In Suggs v. Brannon, the Fourth Circuit also held that " Younger does not invariably require dismissal of § 1983 damage actions" where the federal court is asked to determine issues pending before a state court; however, a stay is appropriate in such situations. 804 F.2d 274, 279-280 (4th Cir. 1986). In Suggs, the plaintiffs were employees of adult bookstores who were the subjects of multiple state prosecutions for possession with intent to distribute obscenity. Id. at 276-77. While their state criminal charges were pending, the plaintiffs brought civil rights actions against the police officers who investigated and arrested plaintiffs, seeking injunctive relief and damages under § 1983. See id. at 277-78. The plaintiffs alleged that the police officers engaged in illegal searches and seizures and a concerted campaign of threats, harassment, and bad faith enforcement of North Carolina obscenity laws, thereby denying plaintiffs due process of law in violation of their Fourteenth Amendment rights. Id. Chief Judge Hiram Ward dismissed the complaint pursuant to the Younger abstention doctrine. Id. at 278. The Fourth Circuit upheld Judge Ward's dismissal of the claim for injunctive relief but held that the claim for damages should have been stayed rather than dismissed. Id. at 279-80. The Court explained its ruling as follows:

Younger abstention presupposes that the federal plaintiff will have an adequate opportunity to raise constitutional claims during the ongoing state proceeding. See Craig v. Barney, 678 F.2d 1200, 1201-02 (4th Cir. 1982). A state criminal proceeding, however, ordinarily would not address issues such as appellants' claim that they were held under excessive bond and unconstitutional bail conditions, for pretrial detention issues cannot be raised in defense of a criminal prosecution. See Gerstein v. Pugh, 420 U.S. 103, 108 n. 9 (1975). If the state criminal court rules that the search and seizure was unlawful, Smith could not recover damages in those proceedings. Deferring the appellants' right to institute an action for damages until the conclusion of the criminal cases might cause their claims to be barred by a statute of limitations. Thus, in order to afford plaintiffs a day in court, they should be allowed to maintain their actions for damages.
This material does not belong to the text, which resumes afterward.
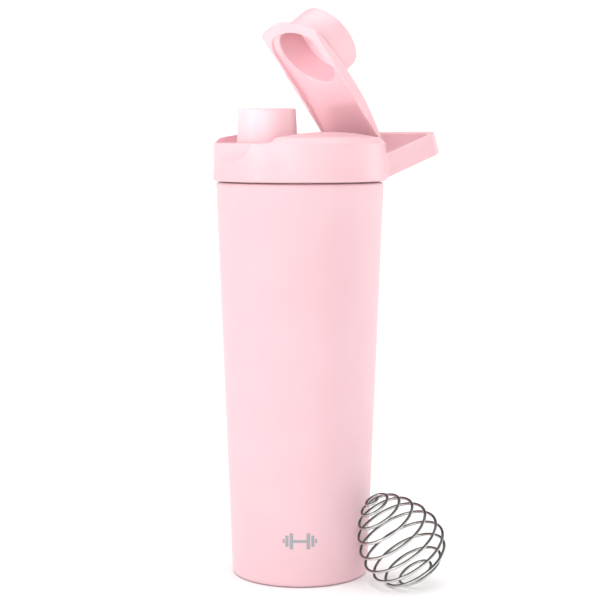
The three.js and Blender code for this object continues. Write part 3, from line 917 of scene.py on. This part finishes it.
def flipCap(x, y, z):
    hat = taper(x, y, z, cap["y"], cap["baseRadius"], cap["topRadius"], cap["root"], cap["top"])
    hat = roundBoth(hat, z - cap["top"], cap["edge"])
    hat = np.maximum(hat, cap["root"] - z)
    shape = roundEither(flipArm(x, y, z), hat, cap["fillet"])
    shape = roundCut(shape, armTray(x, y, z), flip["trayEdge"])
    cavity = np.sqrt(x * x + (y - cap["y"]) ** 2) - cap["cavity"]
    cavity = roundBoth(cavity, z - cap["ceiling"], cap["ceilingFillet"])
    shape = roundCut(shape, cavity, cap["mouthEdge"])
    hole = crossRod(y, z, hinge["y"], hinge["z"], hinge["pin"] + hinge["clearance"])
    return roundCut(shape, hole, 0.3)


def opened(points, about=True):
    # turn points, or directions, from the closed cap to the open one
    a = math.radians(flip["open"])
    shift = np.array([0, hinge["y"], hinge["z"]]) if about else np.zeros(3)
    x, y, z = (points - shift).T
    turnedPoints = np.stack([x, y * math.cos(a) + z * math.sin(a), z * math.cos(a) - y * math.sin(a)], 1)
    return turnedPoints + shift


def makeFlipCap():
    side = flip["halfWidth"] + 1
    low = (-side, -lid["topRadius"] - 1, hinge["z"] - flip["knuckle"] - 0.9)
    high = (side, hinge["y"] + flip["knuckle"] + 1.4, cap["top"] + 1)
    points, quads = skinOf(flipCap, low, high, flip["cell"])
    normals = opened(gradientOf(flipCap, points), about=False)
    finishMesh("flipCap", opened(points), quads, "flip", ["flip_cap"], plastic, normals)


def capSeal():
    k = capSealSize
    outline = softOutline([
        (0, k["bottom"] + k["groove"], 0), (spout["bore"] - 1.5, k["bottom"] + k["groove"], 0.2),
        (spout["bore"] - 1, k["bottom"], 0.2), (k["radius"], k["bottom"], 0.3), (k["radius"], k["top"], 0.3),
        (0, k["top"], 0),
    ], closed=False, gap=0.12)
    points, faces = turned(outline, closed=False, segments=128)
    points = opened(points + (0, cap["y"], 0))
    finishMesh("capSeal", points, faces, "flip", ["cap_seal"], silicone)


makeFlipCap()
capSeal()
print("flip cap ready")


# The whisk ball.

whisk = {
    "wire": 0.75, "radius": 20.15, "halfLength": 24.1, "egg": 0.305, "startPolar": 11.0, "endPolar": 168.5,
    "turns": 9.1, "phase": 114.0, "tilt": 33.1, "azimuth": 257.2, "stepsPerTurn": 72,
}


def spiralPath():
    # one wire wound about a tilted axis in an egg shape, small end first
    k = whisk
    t = np.linspace(0, 1, int(k["turns"] * k["stepsPerTurn"]))
    polar = np.radians(k["startPolar"] + (k["endPolar"] - k["startPolar"]) * t)
    turn = math.radians(k["phase"]) - 2 * math.pi * k["turns"] * t
    r = k["radius"] * np.sin(polar) * (1 - k["egg"] * np.cos(polar))
    x, y, z = r * np.cos(turn), r * np.sin(turn), k["halfLength"] * np.cos(polar)
    tilt, azimuth = math.radians(k["tilt"]), math.radians(k["azimuth"])
    x, z = x * math.cos(tilt) + z * math.sin(tilt), z * math.cos(tilt) - x * math.sin(tilt)
    x, y = x * math.cos(azimuth) - y * math.sin(azimuth), x * math.sin(azimuth) + y * math.cos(azimuth)
    return np.stack([x, y, z], 1)


def whiskBall():
    path = spiralPath()
    low, high = (np.array(corner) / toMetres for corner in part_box("whisk_ball"))
    path += (low + high) / 2 - (path.min(0) + path.max(0)) / 2
    points, faces = swept(path, whisk["wire"])
    finishMesh("whiskBall", points, faces, "whisk", ["whisk_ball"], wire)


whiskBall()
print("whisk ball ready")


# Floor, light and camera.

studio = {
    "cameraPlace": (0.6538, -0.4750, 0.2231),
    "cameraAim": (-0.8047, 0.5847, -0.1024),
    "lens": 96.07,
    "horizon": 1.2,       # strength of the white surround near the floor
    "overhead": 0.42,     # and above
    "leftward": 0.04,     # how much brighter the surround is on the camera's left
    "flagTurn": 62,       # a dimmer patch of the surround, to the camera's right
    "flagDepth": 0.25,
    "sun": 2.15,
    "key": {"turn": -56, "height": 0.18, "distance": 1.2, "size": (0.22, 0.6), "power": 1.35},
    "rim": {"turn": 112, "height": 0.35, "distance": 1.2, "size": (0.5, 1.1), "power": 3.6},
    "front": {"turn": 10, "height": 0.16, "distance": 1.3, "size": (1.0, 0.4), "power": 1.6},
    "wash": {
        "turn": -50, "height": 0.34, "distance": 0.78, "size": (0.9, 0.9), "power": 1.6,
        "aim": (0.10, -0.77, 0),
    },
    "capFill": {
        "turn": -58, "height": 0.22, "distance": 0.7, "size": (0.08, 0.05), "power": 0.0062, "spread": 6.5,
        "aim": (0, 0, 0.258),
    },
    "sideFill": {
        "turn": -14, "height": 0.25, "distance": 0.7, "size": (0.12, 0.08), "power": 0.0085, "spread": 8,
        "aim": (0, 0.005, 0.252),
    },
}


def makeFloor():
    mesh = bpy.data.meshes.new("studioFloor")
    turn = np.linspace(0, 2 * math.pi, floorLook["sides"], endpoint=False)
    rim = [(floorLook["radius"] * math.cos(a), floorLook["radius"] * math.sin(a), 0) for a in turn]
    mesh.from_pydata(rim, [], [list(range(len(rim)))])
    mesh.materials.append(paleFloor())
    floor = bpy.data.objects.new("studioFloor", mesh)
    bpy.context.scene.collection.objects.link(floor)


def turnedFrom(degrees):
    # level direction at an angle round the bottle from the camera's side
    a = math.atan2(studio["cameraPlace"][1], studio["cameraPlace"][0]) + math.radians(degrees)
    return (math.cos(a), math.sin(a), 0)


def softLight(name, settings):
    # turn is measured round the bottle from the camera's side, positive to its right
    x, y, _ = turnedFrom(settings["turn"])
    place = Vector((settings["distance"] * x, settings["distance"] * y, settings["height"]))
    data = bpy.data.lights.new(name, "AREA")
    data.shape = "RECTANGLE"
    data.size, data.size_y = settings["size"]
    data.energy = settings["power"]
    lamp = bpy.data.objects.new(name, data)
    lamp.location = place
    data.spread = math.radians(settings.get("spread", 180))
    aim = Vector(settings.get("aim", (0, 0, 0.13)))
    lamp.rotation_euler = (aim - place).to_track_quat("-Z", "Y").to_euler()
    bpy.context.scene.collection.objects.link(lamp)


def overheadSun():
    data = bpy.data.lights.new("overheadLight", "SUN")
    data.energy = studio["sun"]
    data.angle = math.radians(75)
    lamp = bpy.data.objects.new("overheadLight", data)
    bpy.context.scene.collection.objects.link(lamp)


def paleWorld():
    # a white surround, brightest at the horizon, with one dimmer patch
    world = bpy.data.worlds.new("studioWorld")
    world.use_nodes = True
    tree = world.node_tree

    def node(kind, **settings):
        made = tree.nodes.new(kind)
        for key, value in settings.items():
            setattr(made, key, value)
        return made

    def along(direction, low, high, outLow, outHigh):
        dot = node("ShaderNodeVectorMath", operation="DOT_PRODUCT")
        tree.links.new(coordinates.outputs["Generated"], dot.inputs[0])
        dot.inputs[1].default_value = direction
        ramp = node("ShaderNodeMapRange", interpolation_type="SMOOTHSTEP")
        tree.links.new(dot.outputs["Value"], ramp.inputs["Value"])
        for key, number in (("From Min", low), ("From Max", high), ("To Min", outLow), ("To Max", outHigh)):
            ramp.inputs[key].default_value = number
        return ramp.outputs["Result"]

    coordinates = node("ShaderNodeTexCoord")
    height = along((0, 0, 1), 0.12, 0.6, studio["horizon"], studio["overhead"])
    side = along(turnedFrom(-90), -1, 1, 1 - studio["leftward"], 1 + studio["leftward"])
    flag = along(turnedFrom(studio["flagTurn"]), 0.55, 0.98, 1, 1 - studio["flagDepth"])
    product = None
    for value in (height, side, flag):
        if product is None:
            product = value
            continue
        times = node("ShaderNodeMath", operation="MULTIPLY")
        tree.links.new(product, times.inputs[0])
        tree.links.new(value, times.inputs[1])
        product = times.outputs[0]
    shader = tree.nodes["Background"]
    shader.inputs["Color"].default_value = (1, 1, 1, 1)
    tree.links.new(product, shader.inputs["Strength"])
    bpy.context.scene.world = world


def aimCamera():
    data = bpy.data.cameras.new("studioCamera")
    data.lens = studio["lens"]
    data.sensor_width = 36
    data.clip_start, data.clip_end = 0.02, 40
    camera = bpy.data.objects.new("studioCamera", data)
    camera.location = studio["cameraPlace"]
    camera.rotation_euler = Vector(studio["cameraAim"]).to_track_quat("-Z", "Y").to_euler()
    bpy.context.scene.collection.objects.link(camera)
    bpy.context.scene.camera = camera


makeFloor()
paleWorld()
overheadSun()
for lightName in ("key", "rim", "front", "wash", "capFill", "sideFill"):
    softLight(lightName + "Light", studio[lightName])
aimCamera()
bpy.context.scene.view_settings.view_transform = "Standard"
print("studio ready")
See Hanpar v. Atkinson, 496 F.Supp. 112, 115 (E.D.Va. 1980).
The appellees argue that the exercise of federal jurisdiction would result in simultaneous litigation of the same issues in which the district court's ruling might embarrass and interfere with the state proceedings. This need not be the case. In Giulini v. Blessing, 654 F.2d [189, ] 193 [(2d Cir.1981)], the court, deciding that a § 1983 damage claim is not barred by Younger, noted that "a federal court is not precluded, in the exercise of its discretion, from staying proceedings in the action before it pending a decision by the state court, with a view to avoiding wasteful duplication of judicial resources and having the benefit of the state court's views." The court then ordered that the damage claims be held in abeyance until the state court had adjudicated the relevant constitutional issues.
The district court did not address the merits of the damage claim, nor do we. A stay is appropriate. If the criminal trials provide the parties with a full and fair opportunity to litigate their constitutional claims, they may then possibly assert the state court judgment to preclude either claim or defense as the case may be. But this is not the appropriate proceeding for resolving this issue. See generally 18 Wright, Miller & Cooper, Federal Practice and Procedure § 4471 (1981 & 1986 Supp.).
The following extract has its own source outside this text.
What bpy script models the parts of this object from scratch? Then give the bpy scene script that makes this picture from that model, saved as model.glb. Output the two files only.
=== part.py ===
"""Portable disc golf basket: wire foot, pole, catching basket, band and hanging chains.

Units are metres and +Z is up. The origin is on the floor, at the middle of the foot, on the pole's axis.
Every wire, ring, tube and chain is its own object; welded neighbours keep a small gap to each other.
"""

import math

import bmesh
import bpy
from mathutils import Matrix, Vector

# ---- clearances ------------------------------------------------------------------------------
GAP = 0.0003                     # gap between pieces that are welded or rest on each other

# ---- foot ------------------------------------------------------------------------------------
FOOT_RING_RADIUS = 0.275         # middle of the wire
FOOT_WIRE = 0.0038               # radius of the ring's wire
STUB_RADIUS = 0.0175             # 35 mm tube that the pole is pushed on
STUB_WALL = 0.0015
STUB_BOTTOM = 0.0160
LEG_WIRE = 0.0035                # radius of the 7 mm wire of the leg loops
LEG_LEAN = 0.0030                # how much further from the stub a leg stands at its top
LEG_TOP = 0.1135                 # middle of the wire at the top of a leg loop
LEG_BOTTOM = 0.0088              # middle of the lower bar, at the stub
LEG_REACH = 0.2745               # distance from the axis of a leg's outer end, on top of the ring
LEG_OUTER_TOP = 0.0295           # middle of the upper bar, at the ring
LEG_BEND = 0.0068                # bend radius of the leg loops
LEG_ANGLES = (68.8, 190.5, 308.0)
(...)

Here, Plaintiff is asking the federal court to make determinations identical to the determinations that must also be made by the state court-namely, whether Plaintiff is guilty as charged of kidnapping and armed robbery or whether he was an innocent party who was shot by police in a false arrest. As such, proceeding in this case would result in simultaneous litigation of the same issues such that this Court's ruling might interfere with the state proceedings. Further, a determination by the state court that Plaintiff's arrest was legal would be binding on this Court and would preclude Plaintiffs from asserting the arrest was illegal in a § 1983 action. Heck v. Humphrey, 512 U.S. 477(1994) (holding that a state prisoner cannot base a § 1983 action on a ground that would "necessarily require the plaintiff to prove the unlawfulness of his conviction or confinement"). Moreover, none of the exceptions outlined in Nivens, 444 F.3d at 241 are applicable to this case. For these reasons, the Court should exercise its discretion and stay proceedings in this action, in which Plaintiff seeks monetary damages, pending "ultimate termination of the state prosecution, including any relevant state collateral review proceedings, whether by adjudication on the merits or by a decision of the state at any point to abandon or forego the prosecution." See Traverso, 874 F.2d at 214. Defendants have filed a pleading confirming their agreement with this conclusion. [Docs. 54, 55.]


Wherefore, based upon the foregoing, the Court RECOMMENDS that the case be STAYED pending a decision by the state court regarding Plaintiffs' pending criminal charges; and Defendants' motion for summary judgment be denied with leave to refile once the stay is lifted.